*Work to do*
Start at the line containing "Continue the three.js", stop at the line containing "g.stain((84, 50, 36), grain, 0.48, 0.28, 0.6)", and set down every line in that stretch exactly as written, and nothing else.

*Data entries*
╔══

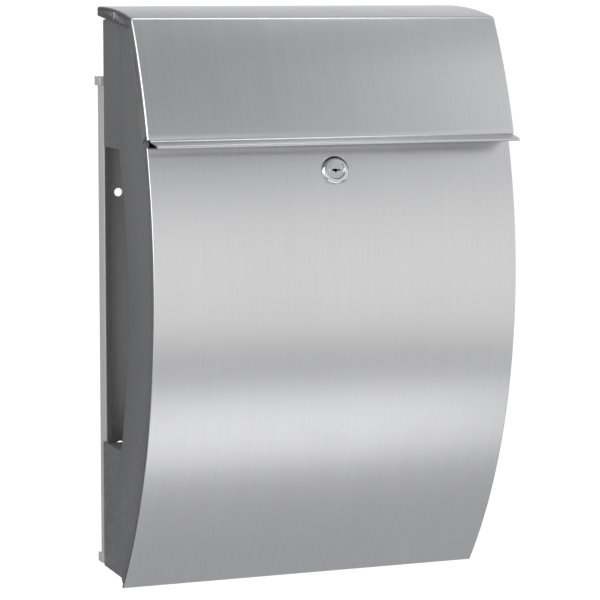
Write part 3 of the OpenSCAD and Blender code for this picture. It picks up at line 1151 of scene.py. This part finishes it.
def shade_card(name, place, target, width, height, grey):
    """A dark card that only shows in reflections."""
    put_down()
    bpy.ops.mesh.primitive_plane_add(size=1)
    card = bpy.context.object
    card.name = name
    card.scale = (width, height, 1)
    card.location = place
    aim = Vector(target) - Vector(place)
    card.rotation_euler = aim.to_track_quat("Z", "Y").to_euler()
    bpy.ops.object.transform_apply(location=True, rotation=True, scale=True)
    material, book = new_material(name, (grey,) * 3)
    weave = book.noise(300.0)
    book.surface(
        {"Base Color": book.tint((grey,) * 3, 0.9 + 0.2 * weave), "Roughness": 0.9}
    )
    paint_piece(card, material)
    card.visible_camera = False
    card.visible_diffuse = False
    card.visible_shadow = False


class MAILBOX_OT_stage(bpy.types.Operator):
    """Sets up the pale floor, the soft light and the camera"""

    bl_idname = "mailbox.stage"
    bl_label = "Stage"

    def execute(self, context):
        scene = context.scene
        sizes = scene.mailbox_stage
        scene.view_settings.view_transform = "Standard"
        self.floor(sizes)
        self.world(scene)
        self.lamps()
        self.camera(scene, sizes)
        return {"FINISHED"}

    def floor(self, sizes):
        put_down()
        low = cad_box[0].z - sizes.floor_drop
        bpy.ops.mesh.primitive_circle_add(
            vertices=128,
            radius=sizes.floor_radius,
            fill_type="NGON",
            location=(0, -0.4, low),
        )
        floor = bpy.context.object
        floor.name = "studio_floor"
        bpy.ops.object.transform_apply(location=True, rotation=True, scale=True)
        material, book = new_material("pale_floor", (0.7, 0.7, 0.7))
        cloud = book.noise(1.5, 3.0)
        book.surface(
            {
                "Base Color": book.tint((0.86, 0.86, 0.855), 0.97 + 0.06 * cloud),
                "Roughness": 0.6,
            }
        )
        paint_piece(floor, material)

    def world(self, scene):
        world = scene.world or bpy.data.worlds.new("studio")
        scene.world = world
        book = NodeBook(world)
        way = book.node("ShaderNodeTexCoord", output="Generated")
        split = book.node("ShaderNodeSeparateXYZ", None, {0: way})
        side, depth, up = [
            Signal(book, split.socket.node.outputs[axis]) for axis in ("X", "Y", "Z")
        ]
        front = book.ramp(depth, 0.10, -0.30)
        high = book.ramp(up, 0.08, 0.55)
        right = book.ramp(side, 0.05, 0.75)
        dark = high * (0.9 + 0.1 * front) * (1 - 0.35 * right)
        light = 1.06 - 0.70 * dark
        cast = book.mix(dark, rgba((1, 1, 1)), rgba((0.955, 0.965, 1.0)))
        background = book.node(
            "ShaderNodeBackground", None, {"Color": cast, "Strength": light}
        )
        book.node("ShaderNodeOutputWorld", None, {"Surface": background})

    def lamps(self):
        heart = (0, -0.12, 0.03)
        soft_box("low_front_lamp", (0.1, -1.1, -1.03), (0, -0.18, -0.08), 2.2, 0.7, 0.85)
        fold_lamp = soft_box("left_fold_lamp", (-2.0, -0.45, 0.75), heart, 2.0, 1.7, 2.6)
        fold_lamp.visible_diffuse = False
        soft_box("overhead_lamp", (0.1, 0.0, 1.7), heart, 2.0, 0.6, 2.1)
        soft_box("right_key_lamp", (1.9, -1.7, 1.7), heart, 1.2, 1.2, 0.6)
        shade_card("left_card", (-1.25, 1.45, 0.0), (0, 0, 0.0), 3.2, 2.6, 0.10)

    def camera(self, scene, sizes):
        data = bpy.data.cameras.new("front_left_camera")
        data.lens = sizes.lens
        data.sensor_width = 36
        data.shift_y = -0.06
        data.dof.use_dof = False
        camera = bpy.data.objects.new("front_left_camera", data)
        scene.collection.objects.link(camera)
        camera.location = (-0.8766, -2.410, 0.3244)
        tilt, turn = math.radians(90 - 6.154), math.radians(-20.672)
        camera.rotation_euler = (tilt, 0, turn)
        scene.camera = camera


# ---------- panel and start ----------

STEPS = (
    MAILBOX_OT_stage,
    MAILBOX_OT_hood,
    MAILBOX_OT_door,
    MAILBOX_OT_lock,
    MAILBOX_OT_housing,
    MAILBOX_OT_wall_plate,
    MAILBOX_OT_hardware,
)


class MAILBOX_PT_sidebar(bpy.types.Panel):
    bl_idname = "MAILBOX_PT_sidebar"
    bl_label = "Mailbox"
    bl_space_type = "VIEW_3D"
    bl_region_type = "UI"
    bl_category = "Mailbox"

    def draw(self, context):
        layout = self.layout
        for step in STEPS:
            layout.operator(step.bl_idname)
        for name, group in GROUPS.items():
            box = layout.box()
            for key in group.__annotations__:
                box.prop(getattr(context.scene, name), key)


def register():
    for name, group in GROUPS.items():
        bpy.utils.register_class(group)
        setattr(bpy.types.Scene, name, PointerProperty(type=group))
    for step in (*STEPS, MAILBOX_PT_sidebar):
        bpy.utils.register_class(step)


def unregister():
    for step in (MAILBOX_PT_sidebar, *reversed(STEPS)):
        bpy.utils.unregister_class(step)
    for name, group in reversed(GROUPS.items()):
        delattr(bpy.types.Scene, name)
        bpy.utils.unregister_class(group)


def main():
    register()
    for step in STEPS:
        family, action = step.bl_idname.split(".")
        getattr(getattr(bpy.ops, family), action)()
    put_down()


if __name__ == "__main__":
    main()
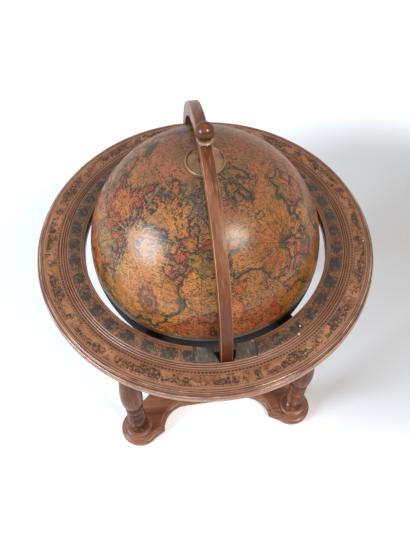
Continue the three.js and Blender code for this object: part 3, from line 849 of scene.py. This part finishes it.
def printed_ring():
    """The ring's top: printed bands with generic vignettes between reeds, scales and borders."""
    g = Finish("printed wood")
    x, y, z = g.split(g.place)
    radius = g.times(g.reach(x, y), 1 / METRE)
    angle = g.math("ARCTAN2", y, x)
    turn = g.math("DIVIDE", angle, 2 * pi)
    cosine, sine = g.math("COSINE", angle), g.math("SINE", angle)
    round_place = g.join(cosine, sine, g.times(radius, 0.0042))

    grain = g.join(g.times(cosine, 0.25), g.times(sine, 0.25), g.times(radius, 0.004))
    grain = g.noise(grain, 70, 4, 0.6, 0.2)
    g.colour = g.tint((128, 84, 62), (156, 110, 86), g.noise(g.place, 9, 3, 0.55), 0.35, 0.65)
    g.stain((176, 130, 104), grain, 0.5, 0.75, 0.7)
    g.stain((84, 50, 36), grain, 0.48, 0.28, 0.6)

    warp = g.noise(round_place, 24, 4, 0.6, output="Color")
    warped = g.bend(round_place, warp, 0.05)
    wobble, sway = (g.minus(part, 0.5) for part in g.split(warp)[:2])
    texture = g.noise(warped, 62, 4, 0.65)
    strokes = ink_strokes(g, warped, 46, 0.025, 0.07)
    ground = g.noise(round_place, 12, 4, 0.6)
    inner = band_share(g, radius, inner_band, band_soft)
    outer = band_share(g, radius, outer_band, band_soft)
    g.lay(inner, g.tint((118, 76, 50), (158, 108, 72), ground, 0.35, 0.65))
    g.lay(outer, g.tint((158, 103, 68), (190, 134, 97), ground, 0.35, 0.65))

    medal, number = medal_share(g, turn, radius, g.minus(texture, 0.5), wobble)
    tone = g.noise(g.join(number, 7.5, 1.5), 0.61, 1, 0.5)
    inner_ink = g.tint((46, 40, 43), (60, 47, 39), tone, 0.4, 0.6)
    inner_ink = g.tint(inner_ink, (118, 92, 72), g.noise(warped, 38, 3, 0.6), 0.48, 0.62)
    g.lay(g.times(medal, inner, 0.95), inner_ink)
    g.lay(g.times(strokes, inner, 0.9), (48, 36, 30))

    ridge = g.noise(warped, 7.5, 4, 0.66)
    scene = scene_share(g, turn, radius, ridge, wobble, strokes, g.step(texture, 0.45, 0.54))
    stray = g.step(g.math("MULTIPLY_ADD", sway, 0.3, g.noise(warped, 19, 3, 0.6)), 0.46, 0.54)
    figure = g.most(scene, g.times(stray, strokes))
    outer_ink = g.tint((42, 36, 38), (54, 40, 32), ridge, 0.4, 0.6)
    g.lay(g.times(figure, outer, 0.94), outer_ink)

    for at, width, line_colour, strength in ring_lines:
        line = g.fade(g.away(radius, at), width * 0.6, width * 1.3, strength)
        g.lay(line, line_colour)
    reeded = band_share(g, radius, reed_band, band_soft)
    # painted shade in the reed valleys and painted highlights on the reed crests
    shaded_valleys = line_share(g, g.minus(radius, reed_start + reed_pitch / 2), reed_pitch, 0.5, 2.0)
    g.lay(g.times(shaded_valleys, reeded, 0.6), (62, 36, 26))
    highlight_crests = line_share(g, g.minus(radius, reed_start), reed_pitch, 0.35, 2.0)
    g.lay(g.times(highlight_crests, reeded, 0.55), (184, 134, 106))
    dots = line_share(g, turn, 1 / dot_count, dot_share / dot_count, 1.5)
    dots = g.times(dots, band_share(g, radius, dot_band, dot_soft), 0.85)
    g.lay(dots, (50, 36, 28))
    bare = chipped_share(g, x, y, sway)
    g.lay(bare, (232, 208, 176))
    g.set("Base Color", g.colour)
    g.set("Roughness", g.step(g.noise(g.place, 20, 5, 0.6), 0.3, 0.7, 0.36, 0.5))
    g.set("Specular IOR Level", 0.25)
    g.varnish(*ring_varnish)
    g.set("Normal", g.bump(g.minus(grain, bare), 0.12, 0.0006))
    return g.material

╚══

*Solution to this exercise*
Continue the three.js and Blender code for this object: part 3, from line 849 of scene.py. This part finishes it.
def printed_ring():
    """The ring's top: printed bands with generic vignettes between reeds, scales and borders."""
    g = Finish("printed wood")
    x, y, z = g.split(g.place)
    radius = g.times(g.reach(x, y), 1 / METRE)
    angle = g.math("ARCTAN2", y, x)
    turn = g.math("DIVIDE", angle, 2 * pi)
    cosine, sine = g.math("COSINE", angle), g.math("SINE", angle)
    round_place = g.join(cosine, sine, g.times(radius, 0.0042))

    grain = g.join(g.times(cosine, 0.25), g.times(sine, 0.25), g.times(radius, 0.004))
    grain = g.noise(grain, 70, 4, 0.6, 0.2)
    g.colour = g.tint((128, 84, 62), (156, 110, 86), g.noise(g.place, 9, 3, 0.55), 0.35, 0.65)
    g.stain((176, 130, 104), grain, 0.5, 0.75, 0.7)
    g.stain((84, 50, 36), grain, 0.48, 0.28, 0.6)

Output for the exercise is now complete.